Like many Millennials and Gen Zers, Shaffer was also drawn to Crestron due to the various community service and social responsibility initiatives at the company, such as the Crestron Eagles Program that donates state-of-the-art home theaters to military hospitals.
Working in the marketing department, Shaffer gets to interact with multiple divisions within the company and see the different skillsets required.
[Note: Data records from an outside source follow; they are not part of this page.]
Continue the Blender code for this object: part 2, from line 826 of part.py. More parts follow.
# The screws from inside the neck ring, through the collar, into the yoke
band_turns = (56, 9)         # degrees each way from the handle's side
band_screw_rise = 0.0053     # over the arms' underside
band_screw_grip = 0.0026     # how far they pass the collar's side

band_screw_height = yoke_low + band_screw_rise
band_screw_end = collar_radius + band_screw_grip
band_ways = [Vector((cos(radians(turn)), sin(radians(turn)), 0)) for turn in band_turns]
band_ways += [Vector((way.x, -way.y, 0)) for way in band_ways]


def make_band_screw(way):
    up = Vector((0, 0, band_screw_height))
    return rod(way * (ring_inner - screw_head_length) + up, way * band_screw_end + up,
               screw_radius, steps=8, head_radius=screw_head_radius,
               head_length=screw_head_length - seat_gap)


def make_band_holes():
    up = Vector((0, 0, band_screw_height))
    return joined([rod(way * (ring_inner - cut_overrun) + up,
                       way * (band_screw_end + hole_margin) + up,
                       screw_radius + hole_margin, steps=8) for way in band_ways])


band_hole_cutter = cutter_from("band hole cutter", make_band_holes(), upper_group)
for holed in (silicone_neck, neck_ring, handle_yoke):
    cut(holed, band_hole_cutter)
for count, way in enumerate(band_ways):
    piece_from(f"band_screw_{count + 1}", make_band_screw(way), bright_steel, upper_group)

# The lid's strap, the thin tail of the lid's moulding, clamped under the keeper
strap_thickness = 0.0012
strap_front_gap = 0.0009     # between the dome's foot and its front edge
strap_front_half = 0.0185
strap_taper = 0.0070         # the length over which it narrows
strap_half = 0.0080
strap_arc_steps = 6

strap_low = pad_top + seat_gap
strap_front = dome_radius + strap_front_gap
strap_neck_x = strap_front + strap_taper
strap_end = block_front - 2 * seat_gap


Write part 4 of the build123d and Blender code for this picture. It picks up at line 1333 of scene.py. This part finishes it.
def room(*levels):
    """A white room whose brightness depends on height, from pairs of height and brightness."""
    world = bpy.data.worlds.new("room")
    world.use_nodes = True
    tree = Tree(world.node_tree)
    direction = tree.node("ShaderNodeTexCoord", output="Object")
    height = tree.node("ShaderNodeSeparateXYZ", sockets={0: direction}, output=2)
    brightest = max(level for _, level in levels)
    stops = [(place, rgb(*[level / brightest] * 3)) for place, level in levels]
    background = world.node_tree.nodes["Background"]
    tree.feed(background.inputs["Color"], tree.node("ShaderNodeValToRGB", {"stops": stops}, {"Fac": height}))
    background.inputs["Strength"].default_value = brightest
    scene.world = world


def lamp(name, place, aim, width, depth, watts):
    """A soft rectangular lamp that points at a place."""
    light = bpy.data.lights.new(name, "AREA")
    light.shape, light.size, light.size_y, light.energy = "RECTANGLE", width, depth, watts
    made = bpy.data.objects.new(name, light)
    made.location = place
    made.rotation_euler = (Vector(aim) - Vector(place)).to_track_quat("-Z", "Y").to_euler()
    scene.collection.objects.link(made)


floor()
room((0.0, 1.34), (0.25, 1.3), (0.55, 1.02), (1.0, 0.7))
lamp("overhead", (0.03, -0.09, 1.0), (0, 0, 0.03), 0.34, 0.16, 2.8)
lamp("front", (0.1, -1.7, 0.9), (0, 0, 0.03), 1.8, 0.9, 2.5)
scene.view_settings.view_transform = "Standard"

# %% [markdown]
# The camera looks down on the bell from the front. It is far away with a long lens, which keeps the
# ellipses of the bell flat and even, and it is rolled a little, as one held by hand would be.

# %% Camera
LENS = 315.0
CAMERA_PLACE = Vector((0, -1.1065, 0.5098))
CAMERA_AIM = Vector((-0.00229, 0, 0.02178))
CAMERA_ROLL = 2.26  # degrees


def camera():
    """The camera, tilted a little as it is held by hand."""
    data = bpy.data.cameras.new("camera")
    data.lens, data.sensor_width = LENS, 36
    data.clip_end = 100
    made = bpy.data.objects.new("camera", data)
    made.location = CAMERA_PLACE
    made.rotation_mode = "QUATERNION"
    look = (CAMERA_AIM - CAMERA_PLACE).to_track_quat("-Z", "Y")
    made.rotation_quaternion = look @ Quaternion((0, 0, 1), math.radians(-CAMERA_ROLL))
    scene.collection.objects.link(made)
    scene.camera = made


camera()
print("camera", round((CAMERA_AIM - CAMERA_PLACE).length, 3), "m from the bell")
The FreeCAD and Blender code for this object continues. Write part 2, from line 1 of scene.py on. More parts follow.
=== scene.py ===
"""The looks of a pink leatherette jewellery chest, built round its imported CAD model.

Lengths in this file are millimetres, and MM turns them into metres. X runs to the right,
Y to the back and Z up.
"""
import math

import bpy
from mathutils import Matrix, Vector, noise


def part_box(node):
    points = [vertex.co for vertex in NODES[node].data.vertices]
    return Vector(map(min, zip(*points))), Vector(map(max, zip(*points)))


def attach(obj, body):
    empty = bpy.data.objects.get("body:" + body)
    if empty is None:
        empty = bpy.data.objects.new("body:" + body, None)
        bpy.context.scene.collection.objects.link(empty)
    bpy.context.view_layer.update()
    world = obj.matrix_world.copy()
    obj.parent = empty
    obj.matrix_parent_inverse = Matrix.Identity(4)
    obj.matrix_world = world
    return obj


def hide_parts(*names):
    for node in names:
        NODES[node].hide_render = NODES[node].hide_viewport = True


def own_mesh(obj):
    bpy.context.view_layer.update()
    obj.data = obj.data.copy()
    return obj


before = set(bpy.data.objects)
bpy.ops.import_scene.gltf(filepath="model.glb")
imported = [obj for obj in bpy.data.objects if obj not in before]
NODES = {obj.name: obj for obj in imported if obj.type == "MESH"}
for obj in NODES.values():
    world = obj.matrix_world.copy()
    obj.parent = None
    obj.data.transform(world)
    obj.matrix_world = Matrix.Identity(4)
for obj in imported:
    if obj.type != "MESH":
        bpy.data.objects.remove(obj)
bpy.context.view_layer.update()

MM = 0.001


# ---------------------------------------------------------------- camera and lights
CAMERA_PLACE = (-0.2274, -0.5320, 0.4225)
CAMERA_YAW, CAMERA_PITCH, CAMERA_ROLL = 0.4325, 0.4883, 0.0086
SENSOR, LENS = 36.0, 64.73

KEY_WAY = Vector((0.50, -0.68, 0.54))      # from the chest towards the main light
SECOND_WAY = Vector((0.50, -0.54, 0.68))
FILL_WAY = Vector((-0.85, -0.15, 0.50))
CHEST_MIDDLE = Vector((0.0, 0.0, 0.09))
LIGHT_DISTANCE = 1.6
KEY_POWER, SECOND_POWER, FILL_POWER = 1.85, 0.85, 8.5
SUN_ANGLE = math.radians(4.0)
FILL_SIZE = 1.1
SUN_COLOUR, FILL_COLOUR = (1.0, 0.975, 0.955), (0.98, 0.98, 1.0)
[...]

Moreover, the team project where the interns develop a product launch idea enables every intern to get a holistic view of Crestron.
“We are creating products for people to use every day in their real life, and that’s important,” she adds.
Coronavirus Forces Changes
For 2020, the pandemic forced Crestron to think outside of the box for the program.
“We had to figure out which internship roles could still be done remotely,” says Fitzpatrick, who determined that about 85% of the internship jobs could still be handled off-site. “About 10% of the roles are for hardware and testing engineers. Those interns were able to start out remotely but then have to be here in person about two days per week. Another 5% of the roles required the interns to be onsite all the time. We made sure that every individual was comfortable with that requirement. All interns who need to be on site are trained in our social distancing practices and must comply with other health and safety measures, including daily on-site temperature monitoring and wearing facial coverings. I am happy to say that we did not have a single internship get cancelled due to COVID-19.”
For the remote interns, the IT department put together the necessary equipment and shipped it out to them. A LinkedIn group was created to ease communication.
Fitzpatrick believes that the upheaval of 2020 will benefit the interns in the long run over their careers.
“The students in the program have already had to deal with tremendous changes in the workplace. They are witness as to how to deal with the challenges of this change. From this experience, I believe they will develop professional soft skills that they otherwise would not have had to develop so early in their professional careers,” he adds.